III – un appel à la conversion

Mais il y a un deuxième piège dans ce texte : cet autre piège, c’est de ne pas regarder soi-même, mais de regarder son voisin, en disant « ahha, regardez-le, il se fait appeler maître, père, ce n’est pas bien » ; or, en faisant cela, je passe exactement à côté de l’enseignement de Jésus : je ne reçois pas ce que Dieu veut me donner. La seule chose que nous pouvons changer dans notre monde, ce ne sont pas les autres, c’est nous-mêmes, avec la grâce de Dieu. Parce que, nous-mêmes, tout seuls pour nous maîtriser, nous contrôler, nous faire grandir nous-mêmes, non, nous ne sommes pas assez forts pour cela !  C’est bien pour cela que le Christ est venu au milieu de nous, c’est bien pour cela qu’Il nous donne, encore et toujours, Sa présence dans l’Eucharistie, pour que nous Le recevions, que nous recevions Sa grâce et Sa force, pour que nous puissions grandir comme des bonnes plantes, ayant de bons tuteurs, et que nous accomplissions ce pour quoi nous sommes faits. Nous sommes faits pour être, par Jésus, avec Jésus, en Jésus, des prêtres, des prophètes et des rois. C’est le dernier mot de Jésus dans l’évangile d’aujourd’hui : « le plus grand parmi vous sera votre serviteur. »

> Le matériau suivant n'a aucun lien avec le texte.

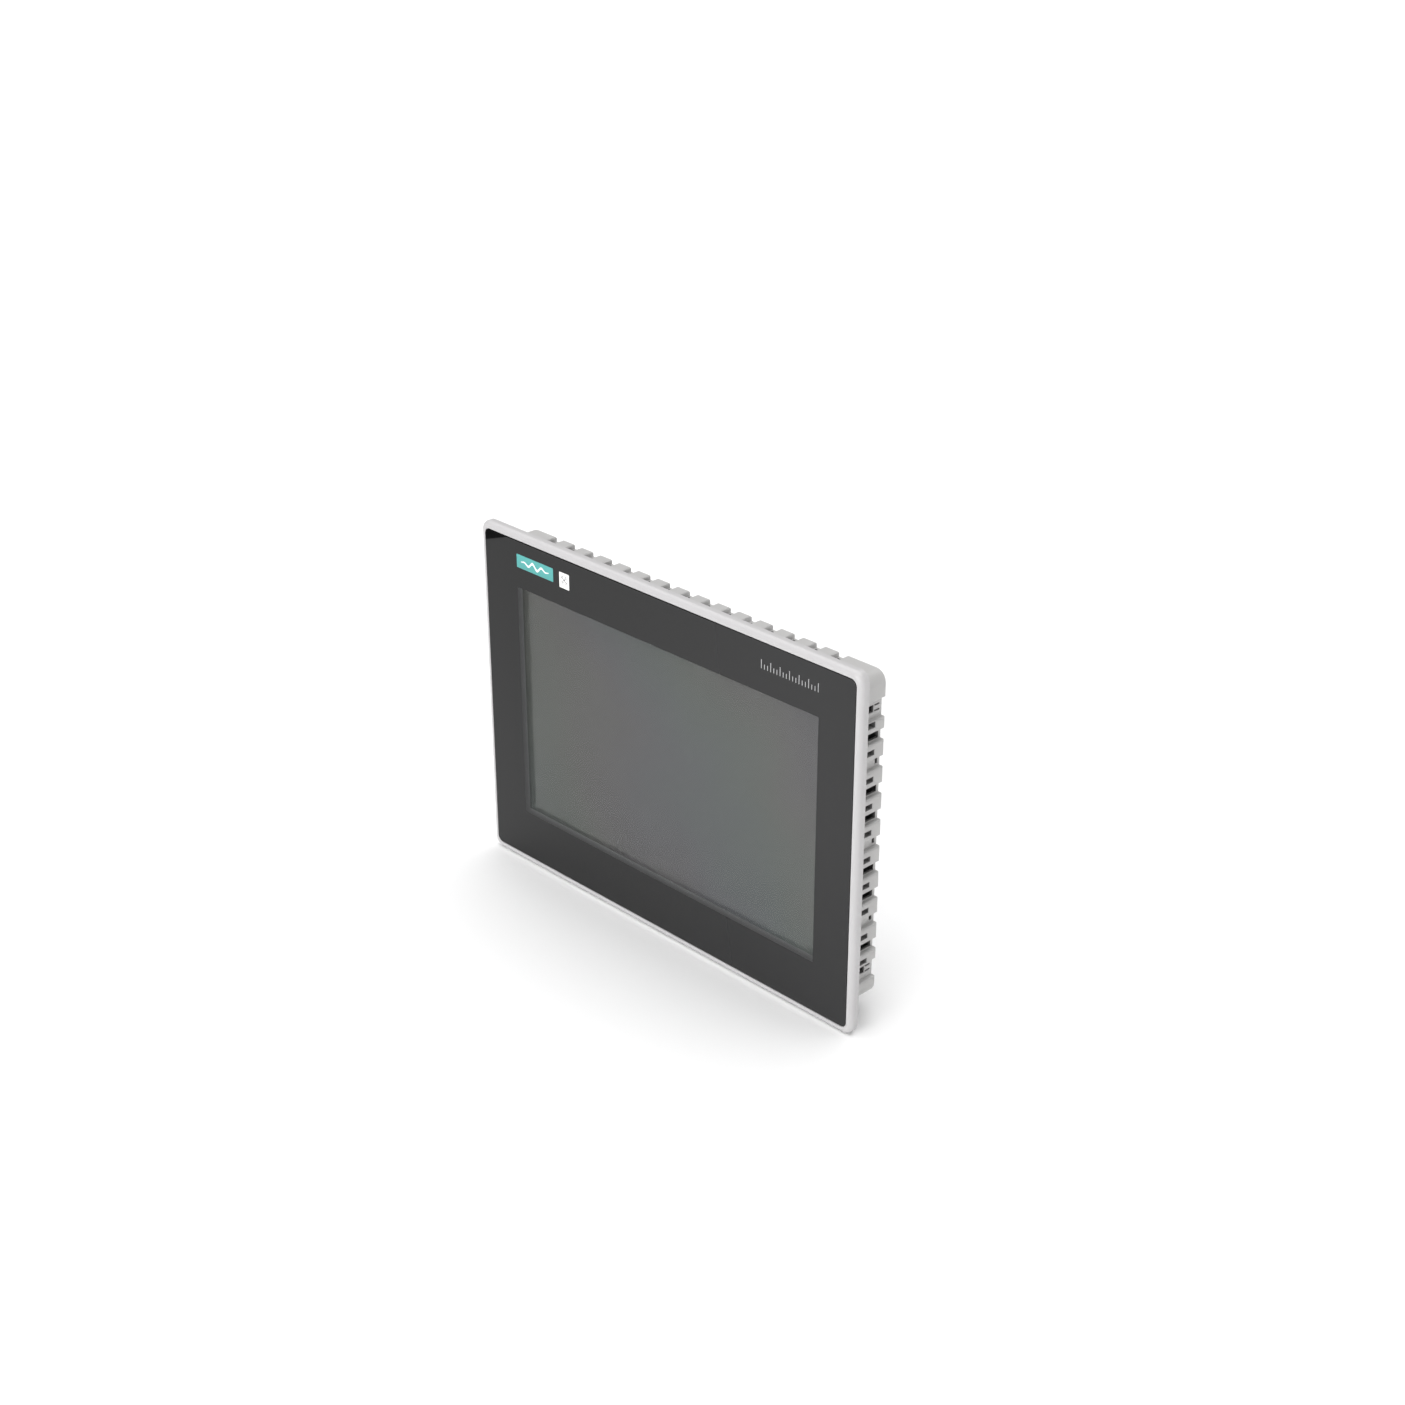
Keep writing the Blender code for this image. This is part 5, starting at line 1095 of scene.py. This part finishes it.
class PANEL_OT_stage(bpy.types.Operator):
    """Set the pale floor, the soft lights and the camera"""

    bl_idname = "panel.stage"
    bl_label = "Stage"

    def execute(self, context):
        settings = context.scene.panel_stage
        low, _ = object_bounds()
        half = settings.floor_size / 2
        paint = Paint("floor_paper")
        cloud = paint.noise(1.5, 2.0)
        paper = paint.finish(Base_Color=paint.blend(cloud, (0.90, 0.90, 0.90), (0.93, 0.93, 0.93)),
            Roughness=0.8 + cloud * 0.1)
        corners = [(-half, -half), (half, -half), (half, half), (-half, half)]
        self.add_sheet(context, "floor", corners, low[2], paper)
        self.add_flag(context, low[2])
        self.add_light(context, "key_light", settings.key_strength, 50.0, Vector((0.10, -0.95, 0.12)))
        self.add_light(context, "side_light", settings.side_strength, 60.0, Vector((0.88, 0.45, 0.20)))
        self.add_light(context, "top_light", settings.top_strength, 80.0, Vector((-0.15, 0.1, 1.0)))
        world = bpy.data.worlds.new("studio")
        world.use_nodes = True
        sky = world.node_tree.nodes["Background"]
        sky.inputs["Color"].default_value = (1.0, 1.0, 1.0, 1.0)
        sky.inputs["Strength"].default_value = settings.sky_light
        context.scene.world = world
        lens = bpy.data.cameras.new("camera")
        lens.sensor_width = 36.0
        lens.lens = settings.lens
        lens.clip_start, lens.clip_end = 0.01, 100.0
        camera = bpy.data.objects.new("camera", lens)
        camera.location = settings.camera_place
        camera.rotation_mode = "QUATERNION"
        camera.rotation_quaternion = Vector(settings.camera_heading).to_track_quat("-Z", "Y")
        context.scene.collection.objects.link(camera)
        context.scene.camera = camera
        context.scene.view_settings.view_transform = "Standard"
        return {"FINISHED"}

    def add_sheet(self, context, name, corners, height, material):
        """A flat sheet of the set at a height, its corners in order."""
        mesh = bpy.data.meshes.new(name)
        mesh.from_pydata([(x, y, height) for x, y in corners], [], [list(range(len(corners)))])
        mesh.materials.append(material)
        sheet = bpy.data.objects.new(name, mesh)
        context.scene.collection.objects.link(sheet)
        sheet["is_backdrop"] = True
        return sheet

    def add_flag(self, context, level):
        """A black card beside the object, which darkens one corner of what the glass mirrors."""
        corners = [(-0.502, -0.298), (-0.491, -0.318), (-0.22, -0.83), (-2.4, -2.4), (-2.4, 1.2),
            (-0.90, 0.42)]
        paint = Paint("flag_cloth")
        cloud = paint.noise(20.0, 2.0)
        cloth = paint.finish(Base_Color=paint.blend(cloud, (0.06, 0.06, 0.06), (0.08, 0.08, 0.08)),
            Roughness=0.9)
        flag = self.add_sheet(context, "flag", corners, level + 4.0 * MM, cloth)
        flag.visible_camera = False
        flag.visible_diffuse = False
        flag.visible_shadow = False

    def add_light(self, context, name, strength, breadth, towards):
        """A broad light far off in one direction; its breadth in degrees makes it soft."""
        light = bpy.data.lights.new(name, "SUN")
        light.energy = strength * math.pi
        light.angle = math.radians(breadth)
        made = bpy.data.objects.new(name, light)
        made.location = towards
        made.rotation_mode = "QUATERNION"
        made.rotation_quaternion = (-towards).to_track_quat("-Z", "Y")
        context.scene.collection.objects.link(made)


class PANEL_PT_sidebar(bpy.types.Panel):
    """Lists the settings and the pieces"""

    bl_idname = "PANEL_PT_sidebar"
    bl_label = "Operator Panel"
    bl_space_type = "VIEW_3D"
    bl_region_type = "UI"
    bl_category = "Operator Panel"

    def draw(self, context):
        for group in (context.scene.panel_sizes, context.scene.panel_colours, context.scene.panel_stage):
            box = self.layout.box()
            for key in group.bl_rna.properties.keys():
                if key not in ("rna_type", "name"):
                    box.prop(group, key)
        for kind in OPERATORS:
            self.layout.operator(kind.bl_idname)


GROUPS = (("panel_sizes", PanelSizes), ("panel_colours", PanelColours), ("panel_stage", StageSettings))
OPERATORS = (PANEL_OT_bezel, PANEL_OT_glass, PANEL_OT_marks, PANEL_OT_display, PANEL_OT_gasket,
    PANEL_OT_housing, PANEL_OT_cover, PANEL_OT_screws, PANEL_OT_ports, PANEL_OT_moving, PANEL_OT_inside,
    PANEL_OT_stage)


def register():
    for name, group in GROUPS:
        bpy.utils.register_class(group)
        setattr(bpy.types.Scene, name, PointerProperty(type=group))
    for kind in OPERATORS + (PANEL_PT_sidebar,):
        bpy.utils.register_class(kind)


def unregister():
    for kind in reversed(OPERATORS + (PANEL_PT_sidebar,)):
        bpy.utils.unregister_class(kind)
    for name, group in reversed(GROUPS):
        delattr(bpy.types.Scene, name)
        bpy.utils.unregister_class(group)


def main():
    """Registers the add-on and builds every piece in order."""
    register()
    for kind in OPERATORS:
        group, name = kind.bl_idname.split(".")
        getattr(getattr(bpy.ops, group), name)()


if __name__ == "__main__":
    main()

Être le plus grand, c’est ce que je nous souhaite à tous, je nous souhaite d’être le plus ‘augmentés’ possible, ayant reçu le bon engrais du Bon Dieu tout au long de notre vie ; il s’agit que nous prenions la position du serviteur, un serviteur qui a reçu une responsabilité, une mission, un serviteur qui est le vrai roi, à l’image de Jésus jusqu’à donner Sa vie pour ceux qui Lui sont confiés. Cette mission-là, elle est pour chacun de nous, et c’est le moyen, pour nous, de trouver la vraie joie et le vrai bonheur.